| DIRECTIONS FOR THIS TASK |
Every line from the first one to the line containing "to the outside." should be echoed exactly; leave out the rest.
--- Start of SOURCE MATERIAL ---
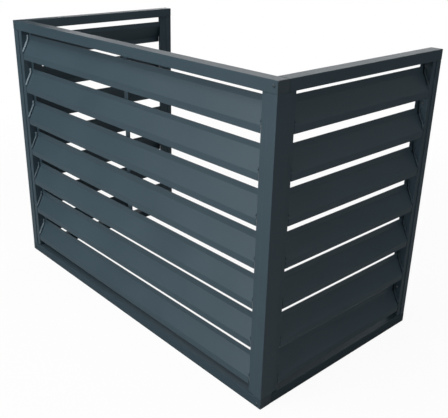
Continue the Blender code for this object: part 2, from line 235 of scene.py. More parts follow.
@dataclass
class Surface:
    """One or more closed shapes.

    Attributes:
        points: The points, shape (n, 3).
        faces: Numbers of each face's four points, shape (m, 4).
    """

    points: np.ndarray
    faces: np.ndarray

    def joined(self, other: "Surface") -> "Surface":
        """Both surfaces as one, side by side in the same mesh."""
        faces = np.concatenate([self.faces, other.faces + len(self.points)])
        return Surface(np.concatenate([self.points, other.points]), faces)

    def outward(self) -> "Surface":
        """The same closed surface with its faces turned to the outside.

        Returns:
            The surface, turned over if the sum of a . (b x c) over its triangles, six times the
            signed volume, is negative.
        """
        fans = np.concatenate([self.faces[:, [0, 1, 2]], self.faces[:, [0, 2, 3]]])
        a, b, c = (self.points[fans[:, n]] for n in range(3))
        inwards = (a * np.cross(b, c)).sum() < 0
        return Surface(self.points, self.faces[:, ::-1] if inwards else self.faces)


def sheet(
    path: np.ndarray, low: float, high: float, thickness: float, edge: float, steps: int = 2
) -> Surface:
    """Sheet metal: a path in depth and height, thickened and carried along the panel.

    A point is path(u) + mitre(u) * v, with v from -thickness / 2 to thickness / 2, and every edge
    is broken by a quarter circle of radius edge: edge * (1 - cos a) short of an end, the section
    is smaller by edge * (1 - sin a) all round.

    Args:
        path: Middle line of the sheet, as depth and height, shape (n, 2).
        low: Where the sheet starts along the panel.
        high: Where it ends.
        thickness: Thickness of the sheet.
        edge: Radius of the broken edges.
        steps: Number of straight pieces in a broken edge.

    Returns:
        The closed surface, as (along, depth, height) points.
    """
    turns = np.linspace(0, math.pi / 2, steps + 1)
    insets = edge * (1 - np.sin(turns))
    runs = edge * (1 - np.cos(turns))
    stations = np.concatenate([low + runs, high - runs[::-1]])
    ring_insets = np.concatenate([insets, insets[::-1]])[:, None]
    first, last = unit(path[1] - path[0]), unit(path[-1] - path[-2])
    start, end = slice(steps + 1), slice(-steps - 1, None)
    repeated = np.clip(np.arange(-steps, len(path) + steps), 0, len(path) - 1)
    middle, normals = path[repeated], path_normals(path)[repeated]
    across, pull = np.full(len(repeated), thickness / 2), np.zeros_like(middle)
    middle[start] += first * runs[:, None]
    middle[end] -= last * runs[::-1, None]
    across[start] -= insets
    across[end] -= insets[::-1]
    pull[start], pull[end] = first, -last
    width = np.maximum(across[None, :] - ring_insets, edge * LEAST_EDGE)[..., None]
    spine = middle[None] + pull[None] * ring_insets[..., None]
    one_side = spine + normals[None] * width
    other_side = spine - normals[None] * width
    loops = np.concatenate([one_side, other_side[:, ::-1]], axis=1)
    rings, size = loops.shape[:2]
    along = np.broadcast_to(stations[:, None, None], (rings, size, 1))
    points = np.concatenate([along, loops], axis=2).reshape(-1, 3)
    sides = grid_faces(rings, size, False, True)
    step = np.arange(size // 2 - 1)
    cap = np.stack([step, step + 1, size - 2 - step, size - 1 - step], axis=1)
    last_cap = cap[:, ::-1] + (rings - 1) * size
    return Surface(points, np.concatenate([sides[:, ::-1], cap, last_cap]))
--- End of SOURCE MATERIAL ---
| RESULT OF THE TASK |
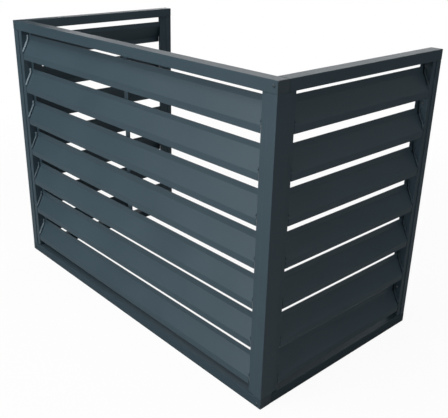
Continue the Blender code for this object: part 2, from line 235 of scene.py. More parts follow.
@dataclass
class Surface:
    """One or more closed shapes.

    Attributes:
        points: The points, shape (n, 3).
        faces: Numbers of each face's four points, shape (m, 4).
    """

    points: np.ndarray
    faces: np.ndarray

    def joined(self, other: "Surface") -> "Surface":
        """Both surfaces as one, side by side in the same mesh."""
        faces = np.concatenate([self.faces, other.faces + len(self.points)])
        return Surface(np.concatenate([self.points, other.points]), faces)

    def outward(self) -> "Surface":
        """The same closed surface with its faces turned to the outside.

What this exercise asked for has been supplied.